→ **JOB**:
Restate all of the data exactly.

[Records with modeling code]

......

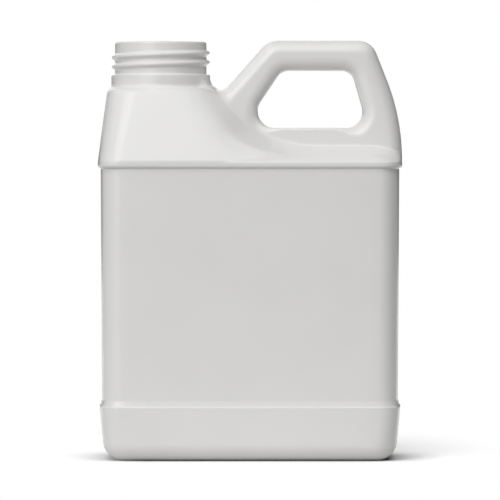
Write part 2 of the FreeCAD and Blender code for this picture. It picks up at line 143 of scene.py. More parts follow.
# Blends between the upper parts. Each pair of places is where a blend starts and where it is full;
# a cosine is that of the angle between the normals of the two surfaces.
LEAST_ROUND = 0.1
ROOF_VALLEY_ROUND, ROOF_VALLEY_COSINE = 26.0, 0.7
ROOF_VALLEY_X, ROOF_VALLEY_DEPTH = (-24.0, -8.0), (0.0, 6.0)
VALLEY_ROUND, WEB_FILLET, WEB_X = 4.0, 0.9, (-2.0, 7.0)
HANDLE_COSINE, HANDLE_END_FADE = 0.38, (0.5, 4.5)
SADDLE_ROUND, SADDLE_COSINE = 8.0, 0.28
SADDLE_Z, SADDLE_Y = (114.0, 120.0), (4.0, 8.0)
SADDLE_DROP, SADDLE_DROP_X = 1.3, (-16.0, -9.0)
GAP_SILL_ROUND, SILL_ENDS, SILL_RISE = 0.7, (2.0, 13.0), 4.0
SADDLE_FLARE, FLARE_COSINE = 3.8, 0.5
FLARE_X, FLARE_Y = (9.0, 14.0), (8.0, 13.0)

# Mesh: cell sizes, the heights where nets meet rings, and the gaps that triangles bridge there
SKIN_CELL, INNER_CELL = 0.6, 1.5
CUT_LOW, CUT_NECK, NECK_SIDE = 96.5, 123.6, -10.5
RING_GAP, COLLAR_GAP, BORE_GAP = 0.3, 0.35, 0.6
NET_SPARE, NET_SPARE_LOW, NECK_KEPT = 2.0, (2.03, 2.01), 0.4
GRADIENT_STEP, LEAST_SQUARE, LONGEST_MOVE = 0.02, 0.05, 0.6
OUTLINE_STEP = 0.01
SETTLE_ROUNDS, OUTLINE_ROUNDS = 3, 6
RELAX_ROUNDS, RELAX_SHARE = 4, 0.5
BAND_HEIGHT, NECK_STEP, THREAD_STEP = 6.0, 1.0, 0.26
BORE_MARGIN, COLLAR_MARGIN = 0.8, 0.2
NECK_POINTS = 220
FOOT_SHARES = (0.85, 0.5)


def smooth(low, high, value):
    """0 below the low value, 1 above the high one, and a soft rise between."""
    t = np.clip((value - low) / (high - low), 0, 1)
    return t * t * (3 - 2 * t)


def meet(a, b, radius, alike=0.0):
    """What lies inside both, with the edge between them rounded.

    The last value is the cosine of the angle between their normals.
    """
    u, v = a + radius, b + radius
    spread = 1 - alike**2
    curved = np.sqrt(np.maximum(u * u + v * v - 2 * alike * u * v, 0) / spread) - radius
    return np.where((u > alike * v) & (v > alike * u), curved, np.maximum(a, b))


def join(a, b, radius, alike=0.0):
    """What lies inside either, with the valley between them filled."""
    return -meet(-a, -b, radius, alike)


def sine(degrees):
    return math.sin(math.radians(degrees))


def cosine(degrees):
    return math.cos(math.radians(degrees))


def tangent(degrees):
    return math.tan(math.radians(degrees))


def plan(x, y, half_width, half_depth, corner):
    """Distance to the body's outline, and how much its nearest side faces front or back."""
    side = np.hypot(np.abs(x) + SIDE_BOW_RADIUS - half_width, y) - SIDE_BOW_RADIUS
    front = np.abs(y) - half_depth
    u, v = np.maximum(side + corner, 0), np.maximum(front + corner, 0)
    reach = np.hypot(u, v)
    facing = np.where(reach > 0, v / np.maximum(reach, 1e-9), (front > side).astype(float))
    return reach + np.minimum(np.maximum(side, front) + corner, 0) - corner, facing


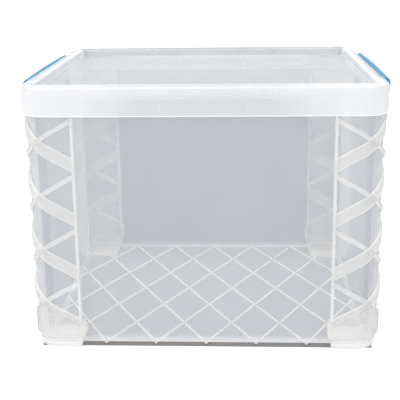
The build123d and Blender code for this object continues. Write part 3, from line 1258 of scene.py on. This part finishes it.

......

→ **EXPECTED ANSWER**:
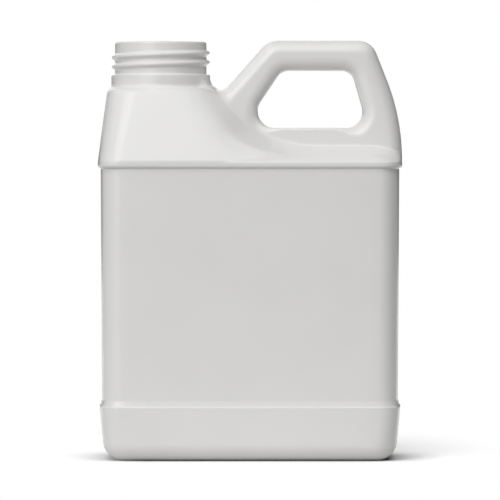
Write part 2 of the FreeCAD and Blender code for this picture. It picks up at line 143 of scene.py. More parts follow.
# Blends between the upper parts. Each pair of places is where a blend starts and where it is full;
# a cosine is that of the angle between the normals of the two surfaces.
LEAST_ROUND = 0.1
ROOF_VALLEY_ROUND, ROOF_VALLEY_COSINE = 26.0, 0.7
ROOF_VALLEY_X, ROOF_VALLEY_DEPTH = (-24.0, -8.0), (0.0, 6.0)
VALLEY_ROUND, WEB_FILLET, WEB_X = 4.0, 0.9, (-2.0, 7.0)
HANDLE_COSINE, HANDLE_END_FADE = 0.38, (0.5, 4.5)
SADDLE_ROUND, SADDLE_COSINE = 8.0, 0.28
SADDLE_Z, SADDLE_Y = (114.0, 120.0), (4.0, 8.0)
SADDLE_DROP, SADDLE_DROP_X = 1.3, (-16.0, -9.0)
GAP_SILL_ROUND, SILL_ENDS, SILL_RISE = 0.7, (2.0, 13.0), 4.0
SADDLE_FLARE, FLARE_COSINE = 3.8, 0.5
FLARE_X, FLARE_Y = (9.0, 14.0), (8.0, 13.0)

# Mesh: cell sizes, the heights where nets meet rings, and the gaps that triangles bridge there
SKIN_CELL, INNER_CELL = 0.6, 1.5
CUT_LOW, CUT_NECK, NECK_SIDE = 96.5, 123.6, -10.5
RING_GAP, COLLAR_GAP, BORE_GAP = 0.3, 0.35, 0.6
NET_SPARE, NET_SPARE_LOW, NECK_KEPT = 2.0, (2.03, 2.01), 0.4
GRADIENT_STEP, LEAST_SQUARE, LONGEST_MOVE = 0.02, 0.05, 0.6
OUTLINE_STEP = 0.01
SETTLE_ROUNDS, OUTLINE_ROUNDS = 3, 6
RELAX_ROUNDS, RELAX_SHARE = 4, 0.5
BAND_HEIGHT, NECK_STEP, THREAD_STEP = 6.0, 1.0, 0.26
BORE_MARGIN, COLLAR_MARGIN = 0.8, 0.2
NECK_POINTS = 220
FOOT_SHARES = (0.85, 0.5)


def smooth(low, high, value):
    """0 below the low value, 1 above the high one, and a soft rise between."""
    t = np.clip((value - low) / (high - low), 0, 1)
    return t * t * (3 - 2 * t)


def meet(a, b, radius, alike=0.0):
    """What lies inside both, with the edge between them rounded.

    The last value is the cosine of the angle between their normals.
    """
    u, v = a + radius, b + radius
    spread = 1 - alike**2
    curved = np.sqrt(np.maximum(u * u + v * v - 2 * alike * u * v, 0) / spread) - radius
    return np.where((u > alike * v) & (v > alike * u), curved, np.maximum(a, b))


def join(a, b, radius, alike=0.0):
    """What lies inside either, with the valley between them filled."""
    return -meet(-a, -b, radius, alike)


def sine(degrees):
    return math.sin(math.radians(degrees))


def cosine(degrees):
    return math.cos(math.radians(degrees))


def tangent(degrees):
    return math.tan(math.radians(degrees))


def plan(x, y, half_width, half_depth, corner):
    """Distance to the body's outline, and how much its nearest side faces front or back."""
    side = np.hypot(np.abs(x) + SIDE_BOW_RADIUS - half_width, y) - SIDE_BOW_RADIUS
    front = np.abs(y) - half_depth
    u, v = np.maximum(side + corner, 0), np.maximum(front + corner, 0)
    reach = np.hypot(u, v)
    facing = np.where(reach > 0, v / np.maximum(reach, 1e-9), (front > side).astype(float))
    return reach + np.minimum(np.maximum(side, front) + corner, 0) - corner, facing


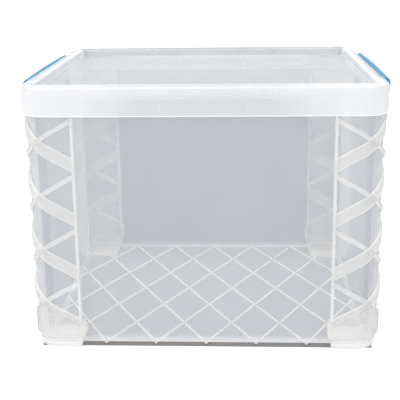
The build123d and Blender code for this object continues. Write part 3, from line 1258 of scene.py on. This part finishes it.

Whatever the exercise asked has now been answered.